Qualche dato: l’Usca del distretto di Senigallia, dal 1°aprile 2020 al 30 giugno 2022 ha preso in carico di assistenza domiciliare oltre quattromila pazienti, su libera segnalazione dei propri medici curanti. Grazie alle visite domiciliari – sono quasi duemila le sole ecografie polmonari – agli esami del sangue a domicilio con gli infermieri dell’ADI, all’ossigeno a domicilio, all’attività di monitoraggio quotidiano per i casi impegnativi e poi alla prescrizione di anticorpi monoclonali e farmaci antivirali specifici nei soggetti a rischio nell’ultima fase, grazie a tutto questo si è evitato che un numero elevato di persone accedesse al pronto soccorso e ai reparti ospedalieri, bloccandone di fatto l’attività. Uno sbarramento di cui si dovrebbe tenere conto ora mentre ci si prepara all’autunno: «Io non so se siamo pronti per l’inverno: i decisori non siamo noi medici. Mi limito a dire che finora non abbiamo brillato per prontezza».

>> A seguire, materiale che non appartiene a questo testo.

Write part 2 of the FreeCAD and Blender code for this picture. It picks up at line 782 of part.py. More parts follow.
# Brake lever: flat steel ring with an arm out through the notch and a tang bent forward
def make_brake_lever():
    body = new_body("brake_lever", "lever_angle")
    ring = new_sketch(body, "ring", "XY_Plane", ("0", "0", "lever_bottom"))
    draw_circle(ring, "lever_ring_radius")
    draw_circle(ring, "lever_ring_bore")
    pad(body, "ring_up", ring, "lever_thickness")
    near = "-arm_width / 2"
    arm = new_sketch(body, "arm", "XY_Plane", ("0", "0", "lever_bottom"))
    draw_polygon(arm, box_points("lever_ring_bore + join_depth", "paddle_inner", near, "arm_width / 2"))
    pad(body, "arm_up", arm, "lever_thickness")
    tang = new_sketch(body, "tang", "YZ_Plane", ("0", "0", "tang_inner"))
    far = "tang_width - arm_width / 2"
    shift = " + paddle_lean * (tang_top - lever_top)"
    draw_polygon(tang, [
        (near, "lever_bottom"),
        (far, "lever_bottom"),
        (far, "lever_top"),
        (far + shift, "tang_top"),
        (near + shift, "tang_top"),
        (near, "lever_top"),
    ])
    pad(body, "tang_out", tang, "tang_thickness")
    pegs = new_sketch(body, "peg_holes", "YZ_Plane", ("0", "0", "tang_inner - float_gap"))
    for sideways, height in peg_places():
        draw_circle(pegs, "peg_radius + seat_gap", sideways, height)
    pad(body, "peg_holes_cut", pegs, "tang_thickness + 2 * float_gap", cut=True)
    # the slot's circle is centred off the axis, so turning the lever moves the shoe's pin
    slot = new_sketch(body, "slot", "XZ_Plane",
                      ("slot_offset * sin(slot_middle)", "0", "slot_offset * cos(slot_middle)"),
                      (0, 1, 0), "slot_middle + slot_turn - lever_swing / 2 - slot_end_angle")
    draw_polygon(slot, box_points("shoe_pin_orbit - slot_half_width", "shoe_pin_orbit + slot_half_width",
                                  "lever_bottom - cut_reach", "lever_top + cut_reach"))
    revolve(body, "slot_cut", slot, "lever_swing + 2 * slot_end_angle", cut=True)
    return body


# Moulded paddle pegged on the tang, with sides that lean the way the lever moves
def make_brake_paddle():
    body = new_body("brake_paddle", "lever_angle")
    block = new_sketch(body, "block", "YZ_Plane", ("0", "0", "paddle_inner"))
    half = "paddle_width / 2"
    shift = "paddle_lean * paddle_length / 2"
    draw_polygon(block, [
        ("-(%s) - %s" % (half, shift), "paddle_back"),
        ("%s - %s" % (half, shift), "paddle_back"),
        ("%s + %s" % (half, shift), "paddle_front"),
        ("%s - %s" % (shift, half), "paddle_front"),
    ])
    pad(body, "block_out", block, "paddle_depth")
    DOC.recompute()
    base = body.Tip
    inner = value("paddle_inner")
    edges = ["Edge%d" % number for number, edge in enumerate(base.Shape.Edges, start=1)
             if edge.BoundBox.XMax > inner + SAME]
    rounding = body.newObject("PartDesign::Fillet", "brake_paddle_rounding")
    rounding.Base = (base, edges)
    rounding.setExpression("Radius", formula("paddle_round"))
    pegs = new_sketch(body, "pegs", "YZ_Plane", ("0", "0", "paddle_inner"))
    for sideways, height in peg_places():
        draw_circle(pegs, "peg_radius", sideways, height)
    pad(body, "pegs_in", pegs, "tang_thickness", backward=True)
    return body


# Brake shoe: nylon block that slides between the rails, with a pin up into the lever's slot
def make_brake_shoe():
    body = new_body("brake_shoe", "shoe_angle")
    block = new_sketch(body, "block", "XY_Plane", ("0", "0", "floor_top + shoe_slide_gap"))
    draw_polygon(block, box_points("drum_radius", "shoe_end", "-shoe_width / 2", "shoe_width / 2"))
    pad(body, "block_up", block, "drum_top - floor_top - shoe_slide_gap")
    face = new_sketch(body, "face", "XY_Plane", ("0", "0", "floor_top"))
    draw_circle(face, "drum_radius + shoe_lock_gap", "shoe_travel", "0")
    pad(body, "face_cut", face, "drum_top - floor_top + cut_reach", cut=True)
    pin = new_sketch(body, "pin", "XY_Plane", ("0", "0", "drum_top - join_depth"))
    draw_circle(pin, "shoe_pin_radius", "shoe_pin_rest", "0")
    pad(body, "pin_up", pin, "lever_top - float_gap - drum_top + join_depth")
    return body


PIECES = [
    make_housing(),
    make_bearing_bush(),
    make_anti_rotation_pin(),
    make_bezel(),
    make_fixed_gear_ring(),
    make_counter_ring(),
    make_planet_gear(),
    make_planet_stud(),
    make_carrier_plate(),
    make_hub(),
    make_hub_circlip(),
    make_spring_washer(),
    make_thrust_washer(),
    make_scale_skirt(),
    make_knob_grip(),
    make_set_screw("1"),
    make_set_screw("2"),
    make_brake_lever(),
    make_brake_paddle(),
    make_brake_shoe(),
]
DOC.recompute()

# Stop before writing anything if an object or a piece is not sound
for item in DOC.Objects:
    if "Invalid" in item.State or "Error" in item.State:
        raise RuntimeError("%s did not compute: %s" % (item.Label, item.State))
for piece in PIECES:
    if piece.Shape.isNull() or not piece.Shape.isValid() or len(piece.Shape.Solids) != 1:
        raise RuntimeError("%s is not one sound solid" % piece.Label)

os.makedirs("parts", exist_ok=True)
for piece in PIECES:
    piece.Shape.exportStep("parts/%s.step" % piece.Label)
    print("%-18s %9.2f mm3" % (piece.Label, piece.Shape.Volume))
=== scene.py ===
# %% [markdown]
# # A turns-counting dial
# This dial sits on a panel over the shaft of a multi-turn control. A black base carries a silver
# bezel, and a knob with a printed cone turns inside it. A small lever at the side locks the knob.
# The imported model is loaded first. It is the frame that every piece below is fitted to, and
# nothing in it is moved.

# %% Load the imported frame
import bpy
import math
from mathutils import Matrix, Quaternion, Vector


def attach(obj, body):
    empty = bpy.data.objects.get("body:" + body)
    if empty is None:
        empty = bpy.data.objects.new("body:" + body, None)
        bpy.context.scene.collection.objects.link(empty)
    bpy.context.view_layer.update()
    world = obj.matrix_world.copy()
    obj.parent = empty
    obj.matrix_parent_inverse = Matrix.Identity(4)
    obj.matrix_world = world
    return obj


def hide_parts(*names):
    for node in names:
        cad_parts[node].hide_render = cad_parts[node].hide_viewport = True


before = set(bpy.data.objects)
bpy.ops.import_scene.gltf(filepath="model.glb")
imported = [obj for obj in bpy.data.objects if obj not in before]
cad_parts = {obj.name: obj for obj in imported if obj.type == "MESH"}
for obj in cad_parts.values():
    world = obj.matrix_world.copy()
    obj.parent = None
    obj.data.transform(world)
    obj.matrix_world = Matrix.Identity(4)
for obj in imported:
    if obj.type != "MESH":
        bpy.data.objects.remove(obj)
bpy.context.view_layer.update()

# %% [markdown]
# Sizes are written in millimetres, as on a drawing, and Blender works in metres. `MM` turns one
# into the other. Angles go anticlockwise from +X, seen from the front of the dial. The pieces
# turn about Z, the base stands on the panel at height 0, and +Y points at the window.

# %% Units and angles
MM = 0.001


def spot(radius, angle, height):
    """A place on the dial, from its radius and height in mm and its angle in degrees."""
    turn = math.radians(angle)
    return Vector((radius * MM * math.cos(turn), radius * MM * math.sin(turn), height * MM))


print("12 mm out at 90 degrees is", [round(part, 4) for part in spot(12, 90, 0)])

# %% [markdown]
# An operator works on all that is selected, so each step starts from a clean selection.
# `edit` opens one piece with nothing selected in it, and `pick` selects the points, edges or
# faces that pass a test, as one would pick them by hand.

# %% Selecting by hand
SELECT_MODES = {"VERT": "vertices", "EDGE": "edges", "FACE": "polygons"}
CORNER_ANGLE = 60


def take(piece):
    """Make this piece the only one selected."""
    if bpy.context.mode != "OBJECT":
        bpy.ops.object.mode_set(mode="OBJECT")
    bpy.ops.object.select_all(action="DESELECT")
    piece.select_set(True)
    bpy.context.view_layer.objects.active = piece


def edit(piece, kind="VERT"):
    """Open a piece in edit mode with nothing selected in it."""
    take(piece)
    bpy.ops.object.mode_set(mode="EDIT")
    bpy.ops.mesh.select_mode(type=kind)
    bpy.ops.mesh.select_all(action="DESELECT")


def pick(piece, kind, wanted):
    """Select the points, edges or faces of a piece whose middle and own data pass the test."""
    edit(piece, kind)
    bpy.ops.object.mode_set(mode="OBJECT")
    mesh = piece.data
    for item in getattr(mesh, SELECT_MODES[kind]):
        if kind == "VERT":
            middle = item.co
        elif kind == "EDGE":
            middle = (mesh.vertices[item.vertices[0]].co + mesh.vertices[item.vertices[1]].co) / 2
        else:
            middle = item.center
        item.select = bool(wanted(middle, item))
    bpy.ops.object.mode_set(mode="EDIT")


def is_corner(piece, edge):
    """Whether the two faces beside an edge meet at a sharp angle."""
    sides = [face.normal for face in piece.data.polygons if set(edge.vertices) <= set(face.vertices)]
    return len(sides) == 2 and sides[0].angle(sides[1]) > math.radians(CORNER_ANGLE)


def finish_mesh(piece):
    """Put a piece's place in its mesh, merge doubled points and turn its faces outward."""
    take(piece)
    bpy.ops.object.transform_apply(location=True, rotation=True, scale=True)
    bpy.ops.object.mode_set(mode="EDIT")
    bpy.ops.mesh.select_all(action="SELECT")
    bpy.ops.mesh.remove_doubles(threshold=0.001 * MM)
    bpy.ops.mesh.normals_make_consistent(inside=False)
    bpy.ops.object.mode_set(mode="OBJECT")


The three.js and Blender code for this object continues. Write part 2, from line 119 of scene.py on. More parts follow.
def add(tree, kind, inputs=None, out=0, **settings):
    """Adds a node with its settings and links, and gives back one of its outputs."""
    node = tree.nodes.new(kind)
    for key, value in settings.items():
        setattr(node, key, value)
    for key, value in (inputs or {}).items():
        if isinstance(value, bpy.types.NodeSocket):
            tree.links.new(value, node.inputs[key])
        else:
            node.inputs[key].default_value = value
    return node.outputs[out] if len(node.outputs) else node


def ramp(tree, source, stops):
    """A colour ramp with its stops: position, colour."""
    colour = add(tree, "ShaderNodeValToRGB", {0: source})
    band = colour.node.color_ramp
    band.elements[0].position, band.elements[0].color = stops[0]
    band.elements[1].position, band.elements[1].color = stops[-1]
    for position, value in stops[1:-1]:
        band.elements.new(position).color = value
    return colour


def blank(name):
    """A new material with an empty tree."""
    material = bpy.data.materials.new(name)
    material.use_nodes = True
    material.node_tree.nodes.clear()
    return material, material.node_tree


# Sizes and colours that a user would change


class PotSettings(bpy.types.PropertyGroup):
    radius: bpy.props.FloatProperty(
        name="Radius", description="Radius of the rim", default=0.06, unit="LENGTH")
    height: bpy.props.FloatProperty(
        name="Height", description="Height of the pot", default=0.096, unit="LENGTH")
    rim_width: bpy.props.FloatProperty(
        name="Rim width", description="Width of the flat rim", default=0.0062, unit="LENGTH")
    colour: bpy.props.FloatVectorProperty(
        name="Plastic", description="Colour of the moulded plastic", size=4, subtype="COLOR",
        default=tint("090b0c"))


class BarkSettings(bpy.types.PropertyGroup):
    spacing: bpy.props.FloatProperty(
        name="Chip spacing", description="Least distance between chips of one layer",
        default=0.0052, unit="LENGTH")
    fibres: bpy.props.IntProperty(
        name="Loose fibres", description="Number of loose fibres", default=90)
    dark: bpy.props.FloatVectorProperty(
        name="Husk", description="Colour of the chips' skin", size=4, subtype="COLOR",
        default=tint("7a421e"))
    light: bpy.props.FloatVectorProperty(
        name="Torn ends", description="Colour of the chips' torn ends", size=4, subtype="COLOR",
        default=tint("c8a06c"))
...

Prepararsi significa anche riflettere sulla vaccinazione, unica arma oltre ai farmaci antivirali: «Al momento- si augura Balicchia – chi può è bene che faccia ora il vaccino, anche quello vecchio, perché è comunque in grado di ridurre i rischi di complicazioni ed evoluzioni gravi. Non c’è bisogno di aspettare settembre l’arrivo dei vaccini aggiornati anche per Omicron, soprattutto chi è a rischio lo faccia subito».